Should Our Children Be in Jail?


Andres Nater, Janelle Wellons and Lily Westort dug into data about children in actual prisons.  They wanted to argue to people that juveniles are being placed in prisons at an alarming rate in many states in the US.  Andres, Janelle and Lily created an inforgraphic that told a strong story about the impact of the cradle-to-prison pipeline.

Visualizing to *Find* Your Data Story

I consistently run across folks interested in visualizing a data set to reveal some compelling insight, or tell a strong story to support an argument.  However, the inevitably focus on the final product, rather than the process to get there.  People get stuck on the visual that tells their story, forgetting about the visuals that help them find their story.   The most important visualizations of your data are the ones that help you find and debug your story, not the final one you make to tell your story.  This is why I recommend Tableau Public as a great tool to learn, because its native language is the visual representation of your data.  Excel’s native language is the data in a tabular form, not the visuals that show that data.

Here are some other tools I introduce in the Data Scraping and Civic Visualization short course I teach here at MIT (CMS.622: Applying Media Technologies in Arts and Humanities).

  • Use word clouds to get a quick overview of your qualitative text data (try Tagxedo)
  • Tools Overview:find all of these on website
  • Use Quartz ChartBuilder to make clean and simple charts, without all the chartjunk
  • Use timelines to understand a story over time (try TimelineJS)
  • Experiment with more complicated charting techniques with Raw (a D3.js chart generator)
  • Make simple maps with Google Maps, analyze your data cartographically with CartoDB, or make your own with Leaflet.js
  • Test your story’s narrative quickly with a infographic generator like Infogram

Curios for more?  See own website for more tools that we have reviewed.

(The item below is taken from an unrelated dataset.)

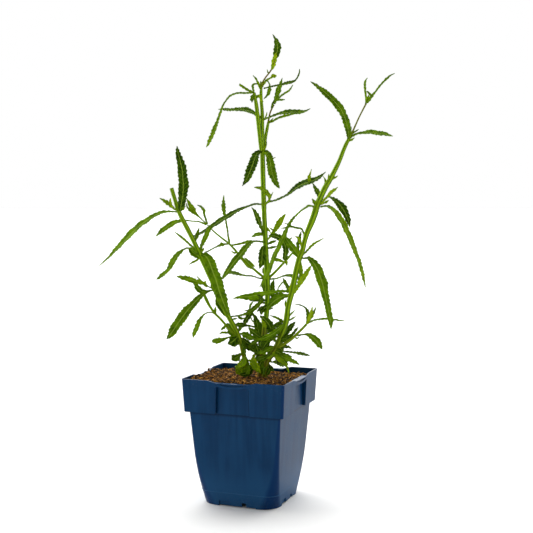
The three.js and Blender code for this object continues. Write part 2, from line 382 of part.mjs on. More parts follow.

What You Should Use to Scrape and Clean Data

I am currently teaching a short module for a class at MIT called CMS.622: Applying Media Technologies in Arts and Humanities.  My module focuses on Data Scraping and Civic Visualization.  Here are a few of the tools I introduce related to scraping and cleaning.

Tools for Scraping Data

As much as possible, avoid writing code!  Many of these tools can help you avoid writing software to do the scraping.  There are constantly new tools being built, but I recommend these:

  • Copy/Paste: Never forget the awesome power of copy/paste! There are many times when an hour of copying and pasting will be faster than learning any sort of new tool!
  • Chrome Scraper Extension: This bare-bones plugin for the Chrome web browser gives you a right-click option to “scrape similar” and export in a number spreadsheet formats.
  • This is a radical re-thinking of how you scrape.  Point and click to train their scraper.  It’s buggy, but on many simple webpages it works well!
  • Jquery in the browser: Install the bookmarklet, and you can add the JQuery javascript library to any webpage you are viewing.  From there you can use a basic understanding of javascript and the Javascript console (in most browsers) to pull parts of a webpage into an array.
  • Software Development: If you are a coder, and the website you need to scrape has javascript and logins and such, then you might need to go this route (ugh).  If so, here are some example Jupyter notebooks that show how to use Requests and Beautiful Soup to scrape and parse a webpage.  If your source material is more complicated, try using Mechanize (or Watir if you want to do this in Ruby).

Tools for Cleaning Data

If you start with garbage, you end with garbage.  This is why clean data is such a big deal. I’ve written before about what clean data means to me, but here are some tools I introduce to help you clean your data:

  • Typing: Seriously.  If you don’t have much data to clean, just do it by hand.
  • Find/Replace: Again, I’m serious.  Don’t underestimate the power of 30 minutes of find/replace… it’s a lot easier than programing or using some tool.
  • Regular Expressions: Install a text editor like Sublime Text and you get the power of regular expressions (which I call “Super Find and Replace”).  It lets you define a pattern and find/replace it in any large document.  Sure the pattern definition is cryptic, but learning it is totally worth it (here’s an online playground).
  • Data Science Toolkit: This Swiss-army knife is a virtual machine you can install and use via APIs to do tons of data science things.  Go from address to lat/lng, quantify the sentiment of some text, pull the content from a webpage, extract people mentioned in text, and more.
  • CLIFF-CLAVIN: Our geo-parsing tool can identify places, people, and organizations mentioned in plain text.  You give it text and it spits out JSON, taking special effort to resolve the places to lat/lngs that makes sense.
  • Tabula: Need to extra a table from a PDF? Use Tabula to do it.  Try pdftables if you want to do the same in Python.  A web-based option is PDFTables (made by the ScraperWiki people).
  • OpenRefine: It has a little bit of a learning curve, but OpenRefine can handle large sets of data and do great things like cluster and eliminate typos.
  • Programming: If you must programming can help you clean data.  CSVKit is a handy set of libraries and command line tools for managing and changing CSV files.  Messytables can help you parse CSV files that aren’t quite formatted correctly.

I hope those are helpful in your data scraping and data cleaning adventures!